[START OF GIVEN DATA]
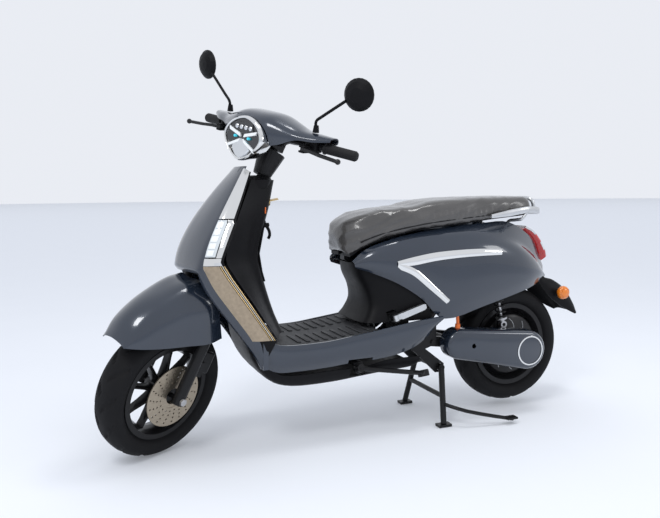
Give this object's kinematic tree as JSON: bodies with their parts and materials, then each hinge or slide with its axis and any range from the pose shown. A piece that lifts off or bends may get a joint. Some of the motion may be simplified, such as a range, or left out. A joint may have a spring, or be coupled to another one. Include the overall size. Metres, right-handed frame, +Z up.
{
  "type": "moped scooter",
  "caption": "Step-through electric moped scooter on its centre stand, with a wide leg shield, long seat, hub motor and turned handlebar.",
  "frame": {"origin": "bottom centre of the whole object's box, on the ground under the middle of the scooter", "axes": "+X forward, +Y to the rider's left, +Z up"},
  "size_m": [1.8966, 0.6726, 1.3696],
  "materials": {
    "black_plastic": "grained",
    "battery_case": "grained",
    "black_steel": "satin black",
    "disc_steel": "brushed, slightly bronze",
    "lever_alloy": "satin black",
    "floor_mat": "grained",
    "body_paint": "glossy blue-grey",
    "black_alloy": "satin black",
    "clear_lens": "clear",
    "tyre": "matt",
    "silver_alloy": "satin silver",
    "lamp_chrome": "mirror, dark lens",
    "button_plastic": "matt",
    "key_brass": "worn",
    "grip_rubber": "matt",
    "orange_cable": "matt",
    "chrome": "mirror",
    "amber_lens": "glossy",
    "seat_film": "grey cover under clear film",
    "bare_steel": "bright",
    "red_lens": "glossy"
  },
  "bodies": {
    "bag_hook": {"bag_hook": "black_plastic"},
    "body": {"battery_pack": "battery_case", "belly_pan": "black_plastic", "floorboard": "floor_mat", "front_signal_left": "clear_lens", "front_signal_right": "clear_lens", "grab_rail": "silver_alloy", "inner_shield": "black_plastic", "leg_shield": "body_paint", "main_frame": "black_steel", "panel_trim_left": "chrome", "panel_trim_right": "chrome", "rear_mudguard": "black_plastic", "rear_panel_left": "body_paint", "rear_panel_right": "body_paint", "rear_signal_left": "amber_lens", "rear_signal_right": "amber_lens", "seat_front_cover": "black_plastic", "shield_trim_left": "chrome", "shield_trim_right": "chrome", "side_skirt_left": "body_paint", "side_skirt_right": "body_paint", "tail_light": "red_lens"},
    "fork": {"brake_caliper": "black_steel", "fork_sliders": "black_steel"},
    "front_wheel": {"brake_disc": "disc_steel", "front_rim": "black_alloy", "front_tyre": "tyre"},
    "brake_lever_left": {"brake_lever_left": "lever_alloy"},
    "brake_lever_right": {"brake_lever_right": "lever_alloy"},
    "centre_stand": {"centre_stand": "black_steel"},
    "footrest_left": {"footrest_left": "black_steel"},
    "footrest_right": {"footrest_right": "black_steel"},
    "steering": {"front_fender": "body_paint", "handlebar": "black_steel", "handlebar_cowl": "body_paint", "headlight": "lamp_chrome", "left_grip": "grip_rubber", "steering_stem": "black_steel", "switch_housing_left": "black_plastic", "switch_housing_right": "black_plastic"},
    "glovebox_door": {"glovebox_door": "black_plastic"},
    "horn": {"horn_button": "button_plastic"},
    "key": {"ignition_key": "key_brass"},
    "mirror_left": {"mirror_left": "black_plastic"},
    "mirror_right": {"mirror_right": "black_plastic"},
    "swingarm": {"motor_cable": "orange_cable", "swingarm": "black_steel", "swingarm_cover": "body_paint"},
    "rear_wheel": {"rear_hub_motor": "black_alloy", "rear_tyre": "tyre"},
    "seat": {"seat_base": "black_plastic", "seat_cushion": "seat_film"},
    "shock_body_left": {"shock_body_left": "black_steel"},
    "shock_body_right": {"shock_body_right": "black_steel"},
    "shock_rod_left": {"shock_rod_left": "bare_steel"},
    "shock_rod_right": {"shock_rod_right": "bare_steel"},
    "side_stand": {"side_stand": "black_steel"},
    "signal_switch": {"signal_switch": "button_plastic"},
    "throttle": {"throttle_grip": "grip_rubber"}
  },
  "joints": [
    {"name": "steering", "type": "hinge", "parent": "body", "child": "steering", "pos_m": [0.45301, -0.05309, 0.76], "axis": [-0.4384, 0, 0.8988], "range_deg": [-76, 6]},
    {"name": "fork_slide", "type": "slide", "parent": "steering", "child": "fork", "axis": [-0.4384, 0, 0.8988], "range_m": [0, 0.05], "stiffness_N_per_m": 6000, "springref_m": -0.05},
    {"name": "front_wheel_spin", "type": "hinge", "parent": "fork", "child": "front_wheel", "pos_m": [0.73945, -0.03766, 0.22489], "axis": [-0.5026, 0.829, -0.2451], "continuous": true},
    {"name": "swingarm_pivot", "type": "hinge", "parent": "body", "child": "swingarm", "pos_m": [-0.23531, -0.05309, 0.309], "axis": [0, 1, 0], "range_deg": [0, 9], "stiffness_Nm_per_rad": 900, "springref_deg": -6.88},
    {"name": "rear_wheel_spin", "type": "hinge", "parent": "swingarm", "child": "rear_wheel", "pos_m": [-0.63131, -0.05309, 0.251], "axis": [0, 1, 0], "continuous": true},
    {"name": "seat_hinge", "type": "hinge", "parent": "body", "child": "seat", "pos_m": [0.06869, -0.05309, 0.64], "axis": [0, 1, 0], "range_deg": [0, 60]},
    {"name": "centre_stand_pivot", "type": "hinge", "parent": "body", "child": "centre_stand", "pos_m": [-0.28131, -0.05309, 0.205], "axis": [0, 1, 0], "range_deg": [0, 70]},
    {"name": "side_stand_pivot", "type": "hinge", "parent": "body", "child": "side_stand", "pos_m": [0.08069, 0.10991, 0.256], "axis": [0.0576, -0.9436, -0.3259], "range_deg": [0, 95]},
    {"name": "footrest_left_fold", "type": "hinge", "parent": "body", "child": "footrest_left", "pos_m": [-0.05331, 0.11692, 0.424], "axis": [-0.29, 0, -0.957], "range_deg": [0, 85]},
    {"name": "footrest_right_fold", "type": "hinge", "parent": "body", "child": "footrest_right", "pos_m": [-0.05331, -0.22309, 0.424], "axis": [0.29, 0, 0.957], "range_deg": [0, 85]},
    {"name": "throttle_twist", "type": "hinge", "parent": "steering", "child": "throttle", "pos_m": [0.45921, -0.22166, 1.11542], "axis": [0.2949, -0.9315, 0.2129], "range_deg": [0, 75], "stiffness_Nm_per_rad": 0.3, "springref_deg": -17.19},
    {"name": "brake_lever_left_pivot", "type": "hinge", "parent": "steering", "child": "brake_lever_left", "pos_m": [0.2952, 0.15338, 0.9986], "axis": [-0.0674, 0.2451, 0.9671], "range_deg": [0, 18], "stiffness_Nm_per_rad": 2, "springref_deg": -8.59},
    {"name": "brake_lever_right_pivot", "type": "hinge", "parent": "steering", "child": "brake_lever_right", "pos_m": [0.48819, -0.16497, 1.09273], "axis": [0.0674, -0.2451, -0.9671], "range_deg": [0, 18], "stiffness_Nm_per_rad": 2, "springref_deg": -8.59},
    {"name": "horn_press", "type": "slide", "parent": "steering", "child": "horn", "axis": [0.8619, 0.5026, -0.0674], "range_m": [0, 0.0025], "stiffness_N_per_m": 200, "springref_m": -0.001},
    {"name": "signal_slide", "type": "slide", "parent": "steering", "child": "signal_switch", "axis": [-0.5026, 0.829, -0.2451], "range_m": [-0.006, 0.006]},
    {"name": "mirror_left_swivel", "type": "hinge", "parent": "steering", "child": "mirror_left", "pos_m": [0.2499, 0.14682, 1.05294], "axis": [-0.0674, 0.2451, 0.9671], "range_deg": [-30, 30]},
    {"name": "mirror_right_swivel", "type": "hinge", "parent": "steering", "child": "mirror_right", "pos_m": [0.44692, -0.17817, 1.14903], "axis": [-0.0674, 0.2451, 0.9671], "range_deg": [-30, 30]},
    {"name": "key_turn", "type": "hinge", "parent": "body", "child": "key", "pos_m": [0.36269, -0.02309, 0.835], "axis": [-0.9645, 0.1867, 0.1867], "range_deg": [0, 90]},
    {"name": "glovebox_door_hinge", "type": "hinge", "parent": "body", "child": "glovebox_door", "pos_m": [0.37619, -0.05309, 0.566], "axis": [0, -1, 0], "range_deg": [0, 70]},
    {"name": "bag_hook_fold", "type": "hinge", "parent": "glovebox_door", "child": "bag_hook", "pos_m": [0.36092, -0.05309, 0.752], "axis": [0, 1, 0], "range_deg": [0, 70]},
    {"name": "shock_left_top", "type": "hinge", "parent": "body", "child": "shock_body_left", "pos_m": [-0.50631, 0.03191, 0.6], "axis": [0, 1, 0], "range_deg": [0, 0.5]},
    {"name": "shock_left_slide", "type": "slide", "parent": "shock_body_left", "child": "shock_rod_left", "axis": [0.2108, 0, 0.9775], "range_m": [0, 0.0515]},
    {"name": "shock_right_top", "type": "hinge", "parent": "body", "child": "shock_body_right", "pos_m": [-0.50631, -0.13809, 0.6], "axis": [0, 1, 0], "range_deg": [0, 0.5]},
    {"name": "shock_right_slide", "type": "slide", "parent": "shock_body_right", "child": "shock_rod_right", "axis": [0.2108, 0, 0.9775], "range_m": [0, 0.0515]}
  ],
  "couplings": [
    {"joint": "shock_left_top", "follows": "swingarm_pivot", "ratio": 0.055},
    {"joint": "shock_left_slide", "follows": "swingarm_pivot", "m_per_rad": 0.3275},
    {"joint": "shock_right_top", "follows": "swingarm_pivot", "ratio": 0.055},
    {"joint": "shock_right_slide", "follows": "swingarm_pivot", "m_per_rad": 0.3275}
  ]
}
[END OF GIVEN DATA]
[START OF GIVEN DATA]
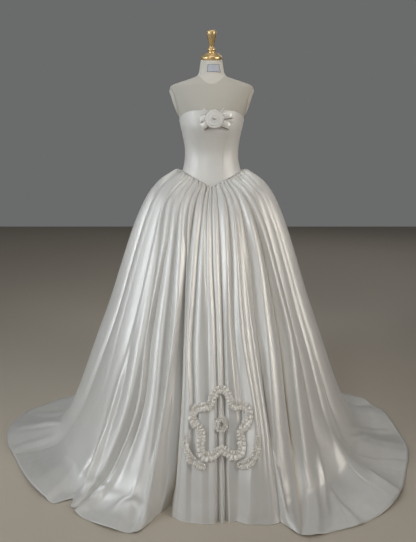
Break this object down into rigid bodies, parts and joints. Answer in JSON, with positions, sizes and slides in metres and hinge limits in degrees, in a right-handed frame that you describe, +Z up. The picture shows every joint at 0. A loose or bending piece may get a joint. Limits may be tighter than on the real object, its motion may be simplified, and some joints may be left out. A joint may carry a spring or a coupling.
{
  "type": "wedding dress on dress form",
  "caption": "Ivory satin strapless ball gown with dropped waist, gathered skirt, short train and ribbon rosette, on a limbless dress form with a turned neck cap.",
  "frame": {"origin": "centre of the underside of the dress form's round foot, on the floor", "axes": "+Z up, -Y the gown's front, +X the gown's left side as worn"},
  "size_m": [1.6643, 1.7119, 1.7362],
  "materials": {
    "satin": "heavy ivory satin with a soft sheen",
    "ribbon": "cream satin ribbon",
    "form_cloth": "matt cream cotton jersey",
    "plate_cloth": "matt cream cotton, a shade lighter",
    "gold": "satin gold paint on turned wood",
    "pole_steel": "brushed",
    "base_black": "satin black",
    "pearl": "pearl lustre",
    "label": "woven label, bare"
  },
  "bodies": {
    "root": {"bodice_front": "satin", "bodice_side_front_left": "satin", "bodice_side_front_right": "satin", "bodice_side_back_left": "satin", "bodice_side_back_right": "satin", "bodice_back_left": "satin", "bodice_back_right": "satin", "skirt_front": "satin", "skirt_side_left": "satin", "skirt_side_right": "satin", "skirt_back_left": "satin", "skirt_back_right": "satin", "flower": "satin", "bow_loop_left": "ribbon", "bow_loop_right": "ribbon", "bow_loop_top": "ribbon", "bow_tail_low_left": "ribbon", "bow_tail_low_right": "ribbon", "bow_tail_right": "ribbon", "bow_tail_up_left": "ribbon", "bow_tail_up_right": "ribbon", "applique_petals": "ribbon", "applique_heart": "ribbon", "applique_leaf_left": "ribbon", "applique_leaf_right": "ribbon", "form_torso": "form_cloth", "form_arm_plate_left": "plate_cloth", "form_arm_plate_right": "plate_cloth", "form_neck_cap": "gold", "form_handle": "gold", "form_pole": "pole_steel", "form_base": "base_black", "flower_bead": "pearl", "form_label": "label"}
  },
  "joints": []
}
[END OF GIVEN DATA]
[START OF GIVEN DATA]
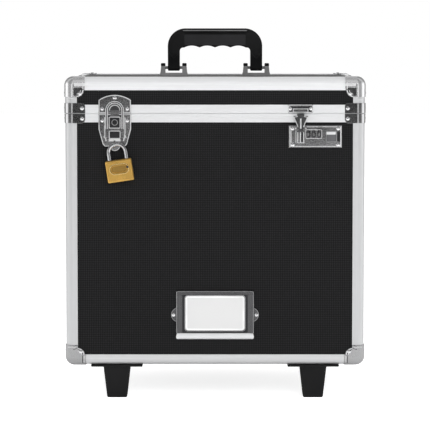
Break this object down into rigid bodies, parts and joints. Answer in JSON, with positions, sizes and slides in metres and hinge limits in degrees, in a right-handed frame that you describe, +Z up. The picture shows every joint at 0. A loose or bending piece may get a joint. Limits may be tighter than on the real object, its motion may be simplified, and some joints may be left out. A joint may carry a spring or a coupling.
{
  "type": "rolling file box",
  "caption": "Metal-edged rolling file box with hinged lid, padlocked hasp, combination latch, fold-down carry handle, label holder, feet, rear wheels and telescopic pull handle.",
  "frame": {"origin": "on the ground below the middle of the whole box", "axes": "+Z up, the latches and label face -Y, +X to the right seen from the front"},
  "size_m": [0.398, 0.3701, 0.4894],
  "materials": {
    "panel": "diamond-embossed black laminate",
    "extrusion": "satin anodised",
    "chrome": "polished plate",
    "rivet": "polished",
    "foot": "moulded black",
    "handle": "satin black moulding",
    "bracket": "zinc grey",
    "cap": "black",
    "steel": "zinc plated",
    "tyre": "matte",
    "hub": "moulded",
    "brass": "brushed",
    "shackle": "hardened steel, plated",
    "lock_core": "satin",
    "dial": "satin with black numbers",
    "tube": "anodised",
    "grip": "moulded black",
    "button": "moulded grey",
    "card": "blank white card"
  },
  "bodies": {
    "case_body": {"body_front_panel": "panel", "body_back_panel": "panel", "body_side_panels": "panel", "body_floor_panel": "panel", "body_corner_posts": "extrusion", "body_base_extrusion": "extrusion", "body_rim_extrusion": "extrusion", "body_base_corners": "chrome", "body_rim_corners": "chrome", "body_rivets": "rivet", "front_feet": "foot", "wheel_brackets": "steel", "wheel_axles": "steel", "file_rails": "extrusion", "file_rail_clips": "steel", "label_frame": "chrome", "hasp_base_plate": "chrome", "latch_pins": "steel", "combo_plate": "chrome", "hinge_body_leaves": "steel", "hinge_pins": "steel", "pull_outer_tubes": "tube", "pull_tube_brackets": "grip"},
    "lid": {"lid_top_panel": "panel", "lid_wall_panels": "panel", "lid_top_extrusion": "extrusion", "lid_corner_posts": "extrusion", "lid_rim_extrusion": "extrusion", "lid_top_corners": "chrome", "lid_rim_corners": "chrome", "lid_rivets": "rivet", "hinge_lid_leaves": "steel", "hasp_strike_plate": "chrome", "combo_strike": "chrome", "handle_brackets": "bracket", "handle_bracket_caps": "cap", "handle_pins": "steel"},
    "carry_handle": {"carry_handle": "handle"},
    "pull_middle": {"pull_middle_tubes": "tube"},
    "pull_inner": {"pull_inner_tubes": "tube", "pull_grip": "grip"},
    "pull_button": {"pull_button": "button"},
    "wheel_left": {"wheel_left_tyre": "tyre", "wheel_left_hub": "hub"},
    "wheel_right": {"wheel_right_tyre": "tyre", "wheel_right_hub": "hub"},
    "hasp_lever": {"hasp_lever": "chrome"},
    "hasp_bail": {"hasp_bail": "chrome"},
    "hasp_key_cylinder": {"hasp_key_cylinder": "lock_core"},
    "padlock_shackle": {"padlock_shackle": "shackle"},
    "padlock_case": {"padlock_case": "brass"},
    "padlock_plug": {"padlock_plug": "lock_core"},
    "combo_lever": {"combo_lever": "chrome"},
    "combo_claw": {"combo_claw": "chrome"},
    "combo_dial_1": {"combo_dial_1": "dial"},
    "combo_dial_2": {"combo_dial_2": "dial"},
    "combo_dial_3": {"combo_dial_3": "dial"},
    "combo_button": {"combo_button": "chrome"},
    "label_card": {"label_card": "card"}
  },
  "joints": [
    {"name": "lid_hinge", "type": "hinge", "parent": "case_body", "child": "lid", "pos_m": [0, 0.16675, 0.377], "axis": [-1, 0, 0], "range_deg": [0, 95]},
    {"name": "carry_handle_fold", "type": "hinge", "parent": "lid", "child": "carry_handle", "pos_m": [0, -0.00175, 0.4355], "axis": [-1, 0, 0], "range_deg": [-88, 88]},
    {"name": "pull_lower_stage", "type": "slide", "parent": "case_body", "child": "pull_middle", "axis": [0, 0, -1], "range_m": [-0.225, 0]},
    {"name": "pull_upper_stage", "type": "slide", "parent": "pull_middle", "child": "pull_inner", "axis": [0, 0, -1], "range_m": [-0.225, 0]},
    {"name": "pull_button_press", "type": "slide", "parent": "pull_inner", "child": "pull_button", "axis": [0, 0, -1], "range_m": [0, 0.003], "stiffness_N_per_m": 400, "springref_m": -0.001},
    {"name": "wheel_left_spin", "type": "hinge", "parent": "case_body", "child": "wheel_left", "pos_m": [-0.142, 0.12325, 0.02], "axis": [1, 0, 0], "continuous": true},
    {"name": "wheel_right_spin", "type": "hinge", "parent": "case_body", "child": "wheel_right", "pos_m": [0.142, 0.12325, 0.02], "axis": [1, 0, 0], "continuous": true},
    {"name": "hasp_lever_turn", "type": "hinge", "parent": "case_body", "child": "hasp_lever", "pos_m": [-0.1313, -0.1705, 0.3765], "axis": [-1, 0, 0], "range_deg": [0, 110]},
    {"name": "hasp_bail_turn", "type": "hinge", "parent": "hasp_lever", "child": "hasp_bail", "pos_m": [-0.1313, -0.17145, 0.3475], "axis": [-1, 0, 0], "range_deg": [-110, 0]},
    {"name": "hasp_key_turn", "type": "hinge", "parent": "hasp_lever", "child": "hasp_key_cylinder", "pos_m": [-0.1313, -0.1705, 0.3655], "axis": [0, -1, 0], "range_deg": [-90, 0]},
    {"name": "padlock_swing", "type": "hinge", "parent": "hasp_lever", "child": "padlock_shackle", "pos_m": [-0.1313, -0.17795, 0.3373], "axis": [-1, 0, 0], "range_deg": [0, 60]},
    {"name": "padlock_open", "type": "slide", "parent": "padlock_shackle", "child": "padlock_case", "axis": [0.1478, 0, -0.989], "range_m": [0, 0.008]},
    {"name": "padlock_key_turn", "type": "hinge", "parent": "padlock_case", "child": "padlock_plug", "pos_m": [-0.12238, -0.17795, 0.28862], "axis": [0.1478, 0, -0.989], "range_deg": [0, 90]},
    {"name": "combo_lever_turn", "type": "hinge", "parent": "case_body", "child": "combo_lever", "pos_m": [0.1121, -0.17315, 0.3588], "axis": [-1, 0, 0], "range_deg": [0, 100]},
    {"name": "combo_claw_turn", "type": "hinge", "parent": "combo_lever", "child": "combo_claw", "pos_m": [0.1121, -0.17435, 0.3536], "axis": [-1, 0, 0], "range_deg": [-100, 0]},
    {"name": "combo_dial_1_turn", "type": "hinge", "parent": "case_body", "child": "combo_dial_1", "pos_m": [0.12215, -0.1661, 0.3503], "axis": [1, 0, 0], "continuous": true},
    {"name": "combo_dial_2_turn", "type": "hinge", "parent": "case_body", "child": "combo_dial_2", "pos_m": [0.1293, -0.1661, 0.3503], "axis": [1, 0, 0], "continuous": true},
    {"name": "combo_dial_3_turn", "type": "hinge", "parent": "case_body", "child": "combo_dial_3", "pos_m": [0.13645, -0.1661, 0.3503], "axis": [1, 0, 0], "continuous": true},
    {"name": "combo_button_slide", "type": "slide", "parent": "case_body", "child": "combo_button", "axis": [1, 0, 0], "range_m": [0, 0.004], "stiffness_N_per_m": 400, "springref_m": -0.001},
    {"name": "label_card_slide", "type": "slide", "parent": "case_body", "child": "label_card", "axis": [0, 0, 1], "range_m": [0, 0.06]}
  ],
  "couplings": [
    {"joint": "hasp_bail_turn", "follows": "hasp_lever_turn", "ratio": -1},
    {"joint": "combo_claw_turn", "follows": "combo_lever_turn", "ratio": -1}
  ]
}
[END OF GIVEN DATA]
• WRITTEN INSTRUCTION: Looking at the data above, how many lines hold the word "object"? Respond with the number alone.

• REPLY TO THE TASK: 4